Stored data
[BEGIN]

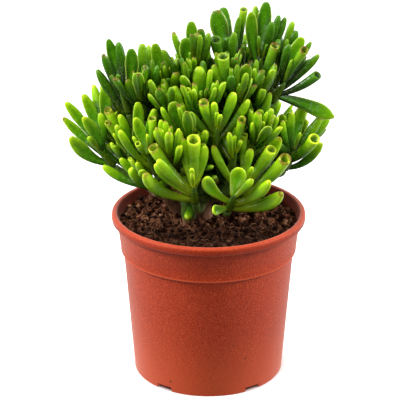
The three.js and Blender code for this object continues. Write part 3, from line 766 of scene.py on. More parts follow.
limbs = {
    "left": {"end": (-20, 6, 103.5), "radius": 4.4, "trunk": "trunk_left"},
    "leftTop": {"end": (-27, 3, 116), "from": "left", "radius": 4.0},
    "leftLow": {"end": (-42, 0, 126), "from": "leftTop", "radius": 3.2},
    "leftHigh": {"end": (-37, 6, 146), "from": "leftTop", "radius": 3.2},
    "leftMid": {"end": (-25, 0, 138), "from": "leftTop", "radius": 3.2},
    "leftBack": {"end": (-30, 24, 128), "from": "leftTop", "radius": 3.0},
    "centre": {"end": (-3, 3, 104), "radius": 5.2, "trunk": "trunk_centre"},
    "centreTop": {"end": (-1, 2, 112), "from": "centre", "radius": 4.6},
    "centreMid": {"end": (0, 8, 140), "from": "centreTop", "radius": 3.4},
    "centreHigh": {"end": (4, 18, 164), "from": "centreMid", "radius": 3.2},
    "centreBack": {"end": (0, 28, 132), "from": "centreTop", "radius": 3.0},
    "right": {"end": (17, -7, 122), "from": "centreTop", "radius": 3.8},
    "rightLow": {"end": (36, 0, 131), "from": "right", "radius": 3.2},
    "rightHigh": {"end": (27, 10, 150), "from": "right", "radius": 3.2},
    "rightBack": {"end": (30, 24, 136), "from": "right", "radius": 3.0},
}

manyLarge = 4  # a shoot with more large leaves than this has no room for most of the others
# A large leaf is its kind, length, width, share of the stem where it grows, the way it points as seen from
# the front (degrees clockwise from straight up), how far it comes forwards (degrees), and how far it is
# bowed if that isn't the usual amount.


def leafy(tip, turn, pairs, leaf, limb, lean=None, large=()):
    # where the green stem ends, which way its first pair of leaves points, how many pairs it has, and their
    # length and width
    return {
        "tip": tip, "turn": turn, "pairs": pairs, "leaf": leaf, "limb": limb, "lean": lean, "large": large,
        "hasRoom": len(large) <= manyLarge,
    }


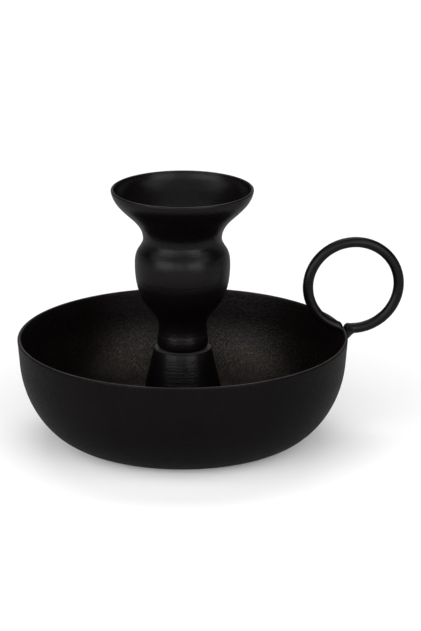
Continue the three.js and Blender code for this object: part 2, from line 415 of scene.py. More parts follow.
def end_tree(tree, geometry, material):
    """Ends a tree in realized, smooth geometry of one material"""
    smooth = add_node(tree, "GeometryNodeSetShadeSmooth", Geometry=geometry)
    real = add_node(tree, "GeometryNodeRealizeInstances", Geometry=smooth)
    dressed = add_node(tree, "GeometryNodeSetMaterial", Geometry=real, Material=material)
    add_node(tree, "NodeGroupOutput", Geometry=dressed)


def merged(tree, geometry):
    return add_node(
        tree, "GeometryNodeMergeByDistance", Geometry=geometry, Distance=SAME_IN_TREE)


def turning_tree():
    """Turns an outline, drawn as edges in the XY plane, about the Z axis"""
    tree, identifiers, given = new_tree("Turned outline", {
        "Path radius": "Float",
        "Facets": "Int",
        "Material": "Material",
    })
    outline = add_node(tree, "GeometryNodeMeshToCurve", Mesh=given["Geometry"])
    inwards = math_node(tree, "MULTIPLY", given["Path radius"], -1.0)
    shift = add_node(tree, "ShaderNodeCombineXYZ", X=inwards)
    centred = add_node(tree, "GeometryNodeTransform", Geometry=outline, Translation=shift)
    path = add_node(
        tree, "GeometryNodeCurvePrimitiveCircle", Resolution=given["Facets"],
        Radius=given["Path radius"])
    swept = add_node(tree, "GeometryNodeCurveToMesh", Curve=path, Profile_Curve=centred)
    end_tree(tree, merged(tree, swept), given["Material"])
    return tree, identifiers


def rod_tree():
    """A round rod along an arc in the XZ plane, from one angle on through a sweep"""
    tree, identifiers, given = new_tree("Bent rod", {
        "Ring radius": "Float",
        "Rod radius": "Float",
        "Start angle": "Float",
        "Sweep angle": "Float",
        "Sections": "Int",
        "Facets": "Int",
        "Centre": "Vector",
        "Material": "Material",
    })
    arc = add_node(
        tree, "GeometryNodeCurveArc", {"mode": "RADIUS"}, Resolution=given["Sections"],
        Radius=given["Ring radius"], Start_Angle=given["Start angle"],
        Sweep_Angle=given["Sweep angle"])
    circle = add_node(
        tree, "GeometryNodeCurvePrimitiveCircle", Resolution=given["Facets"],
        Radius=given["Rod radius"])
    rod = add_node(tree, "GeometryNodeCurveToMesh", Curve=arc, Profile_Curve=circle)
    placed = add_node(
        tree, "GeometryNodeTransform", Geometry=rod, Translation=given["Centre"],
        Rotation=(math.pi / 2, 0, 0))
    end_tree(tree, placed, given["Material"])
    return tree, identifiers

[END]

**Stated goal:**
Make an exact copy of every entry.

**Exercise answer:**
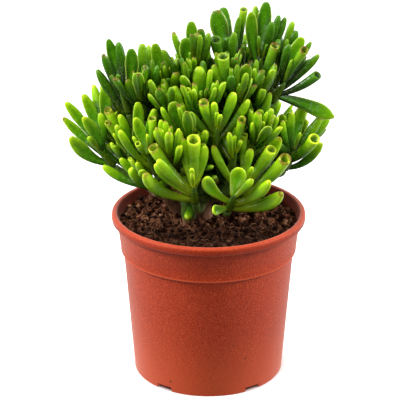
The three.js and Blender code for this object continues. Write part 3, from line 766 of scene.py on. More parts follow.
limbs = {
    "left": {"end": (-20, 6, 103.5), "radius": 4.4, "trunk": "trunk_left"},
    "leftTop": {"end": (-27, 3, 116), "from": "left", "radius": 4.0},
    "leftLow": {"end": (-42, 0, 126), "from": "leftTop", "radius": 3.2},
    "leftHigh": {"end": (-37, 6, 146), "from": "leftTop", "radius": 3.2},
    "leftMid": {"end": (-25, 0, 138), "from": "leftTop", "radius": 3.2},
    "leftBack": {"end": (-30, 24, 128), "from": "leftTop", "radius": 3.0},
    "centre": {"end": (-3, 3, 104), "radius": 5.2, "trunk": "trunk_centre"},
    "centreTop": {"end": (-1, 2, 112), "from": "centre", "radius": 4.6},
    "centreMid": {"end": (0, 8, 140), "from": "centreTop", "radius": 3.4},
    "centreHigh": {"end": (4, 18, 164), "from": "centreMid", "radius": 3.2},
    "centreBack": {"end": (0, 28, 132), "from": "centreTop", "radius": 3.0},
    "right": {"end": (17, -7, 122), "from": "centreTop", "radius": 3.8},
    "rightLow": {"end": (36, 0, 131), "from": "right", "radius": 3.2},
    "rightHigh": {"end": (27, 10, 150), "from": "right", "radius": 3.2},
    "rightBack": {"end": (30, 24, 136), "from": "right", "radius": 3.0},
}

manyLarge = 4  # a shoot with more large leaves than this has no room for most of the others
# A large leaf is its kind, length, width, share of the stem where it grows, the way it points as seen from
# the front (degrees clockwise from straight up), how far it comes forwards (degrees), and how far it is
# bowed if that isn't the usual amount.


def leafy(tip, turn, pairs, leaf, limb, lean=None, large=()):
    # where the green stem ends, which way its first pair of leaves points, how many pairs it has, and their
    # length and width
    return {
        "tip": tip, "turn": turn, "pairs": pairs, "leaf": leaf, "limb": limb, "lean": lean, "large": large,
        "hasRoom": len(large) <= manyLarge,
    }


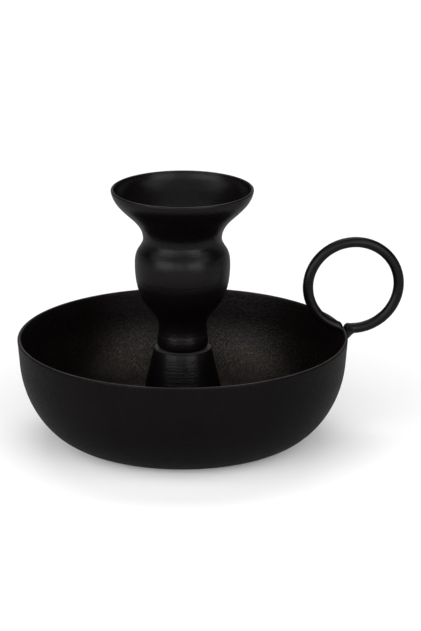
Continue the three.js and Blender code for this object: part 2, from line 415 of scene.py. More parts follow.
def end_tree(tree, geometry, material):
    """Ends a tree in realized, smooth geometry of one material"""
    smooth = add_node(tree, "GeometryNodeSetShadeSmooth", Geometry=geometry)
    real = add_node(tree, "GeometryNodeRealizeInstances", Geometry=smooth)
    dressed = add_node(tree, "GeometryNodeSetMaterial", Geometry=real, Material=material)
    add_node(tree, "NodeGroupOutput", Geometry=dressed)


def merged(tree, geometry):
    return add_node(
        tree, "GeometryNodeMergeByDistance", Geometry=geometry, Distance=SAME_IN_TREE)


def turning_tree():
    """Turns an outline, drawn as edges in the XY plane, about the Z axis"""
    tree, identifiers, given = new_tree("Turned outline", {
        "Path radius": "Float",
        "Facets": "Int",
        "Material": "Material",
    })
    outline = add_node(tree, "GeometryNodeMeshToCurve", Mesh=given["Geometry"])
    inwards = math_node(tree, "MULTIPLY", given["Path radius"], -1.0)
    shift = add_node(tree, "ShaderNodeCombineXYZ", X=inwards)
    centred = add_node(tree, "GeometryNodeTransform", Geometry=outline, Translation=shift)
    path = add_node(
        tree, "GeometryNodeCurvePrimitiveCircle", Resolution=given["Facets"],
        Radius=given["Path radius"])
    swept = add_node(tree, "GeometryNodeCurveToMesh", Curve=path, Profile_Curve=centred)
    end_tree(tree, merged(tree, swept), given["Material"])
    return tree, identifiers


def rod_tree():
    """A round rod along an arc in the XZ plane, from one angle on through a sweep"""
    tree, identifiers, given = new_tree("Bent rod", {
        "Ring radius": "Float",
        "Rod radius": "Float",
        "Start angle": "Float",
        "Sweep angle": "Float",
        "Sections": "Int",
        "Facets": "Int",
        "Centre": "Vector",
        "Material": "Material",
    })
    arc = add_node(
        tree, "GeometryNodeCurveArc", {"mode": "RADIUS"}, Resolution=given["Sections"],
        Radius=given["Ring radius"], Start_Angle=given["Start angle"],
        Sweep_Angle=given["Sweep angle"])
    circle = add_node(
        tree, "GeometryNodeCurvePrimitiveCircle", Resolution=given["Facets"],
        Radius=given["Rod radius"])
    rod = add_node(tree, "GeometryNodeCurveToMesh", Curve=arc, Profile_Curve=circle)
    placed = add_node(
        tree, "GeometryNodeTransform", Geometry=rod, Translation=given["Centre"],
        Rotation=(math.pi / 2, 0, 0))
    end_tree(tree, placed, given["Material"])
    return tree, identifiers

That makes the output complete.